Topology of compact space forms from Platonic solids. I.

The problem of classifying, up to isometry, the orientable 3-manifolds that arise by identifying the faces of a Platonic solid was completely solved in a nice paper of Everitt [B. Everitt, 3-manifolds from Platonic solids, Topology Appl. 138 (2004) 253–263]. His work completes the classification begun by Best [L.A. Best, On torsion-free discrete subgroups of PSL2(C) with compact orbit space, Canad.
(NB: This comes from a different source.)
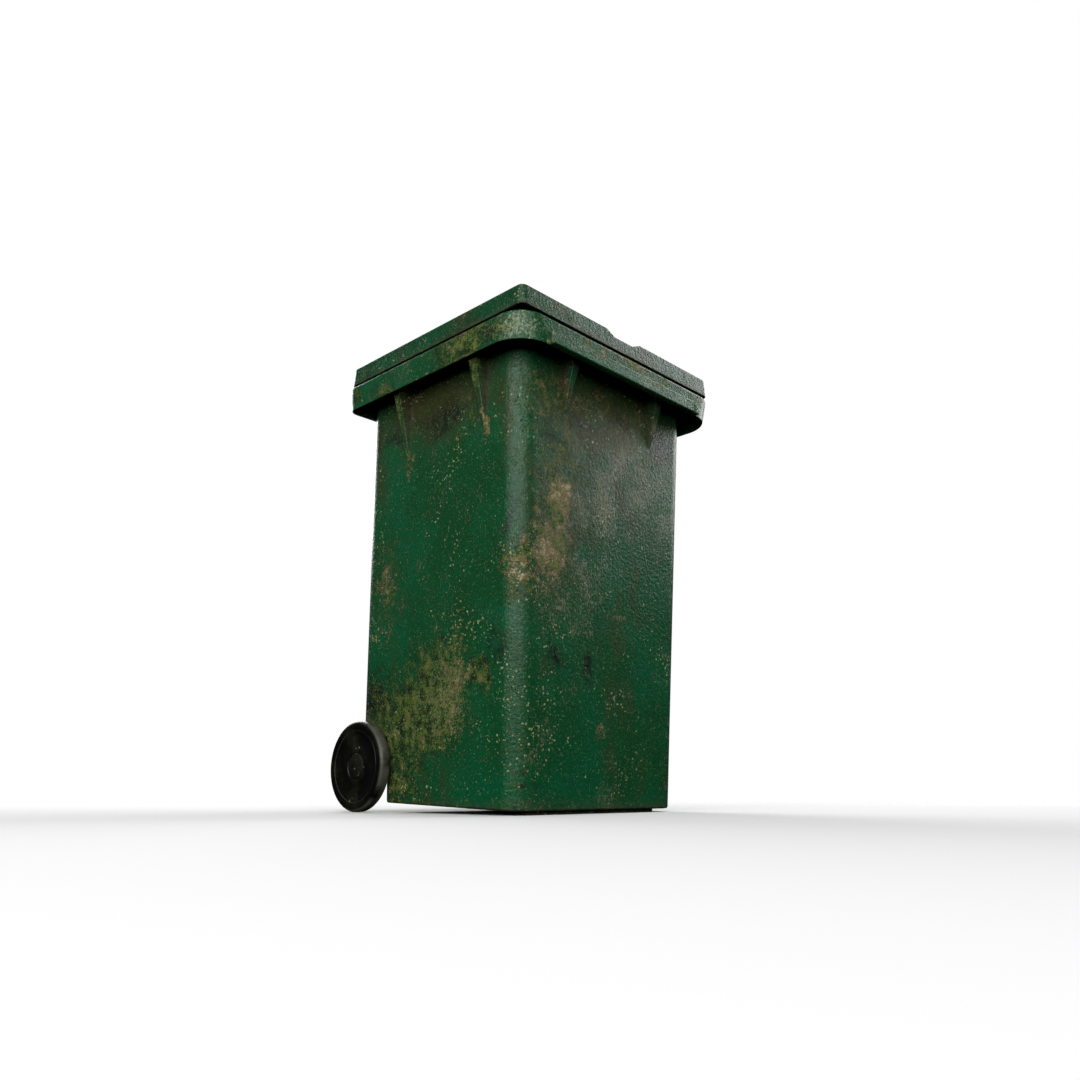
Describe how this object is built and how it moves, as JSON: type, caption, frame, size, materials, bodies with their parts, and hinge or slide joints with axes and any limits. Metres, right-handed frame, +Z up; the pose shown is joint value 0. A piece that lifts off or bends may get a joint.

J. Math. 23 (1971) 451–460], Lorimer [P.J. Lorimer, Four dodecahedral spaces, Pacific J. Math. 156 (2) (1992) 329–335], Prok [I. Prok, Classification of dodecahedral space forms, Beiträge Algebra Geom. 39 (2) (1998) 497–515], and Richardson and Rubinstein [J. Richardson, J.H. Rubinstein, Hyperbolic manifolds from a regular polyhedron, Preprint]. In this paper we investigate the topology of closed orientable 3-manifolds from Platonic solids. Here we completely recognize those manifolds in the spherical and Euclidean cases, and state topological properties for many of them in the hyperbolic case. The proofs of the latter will appear in a forthcoming paper.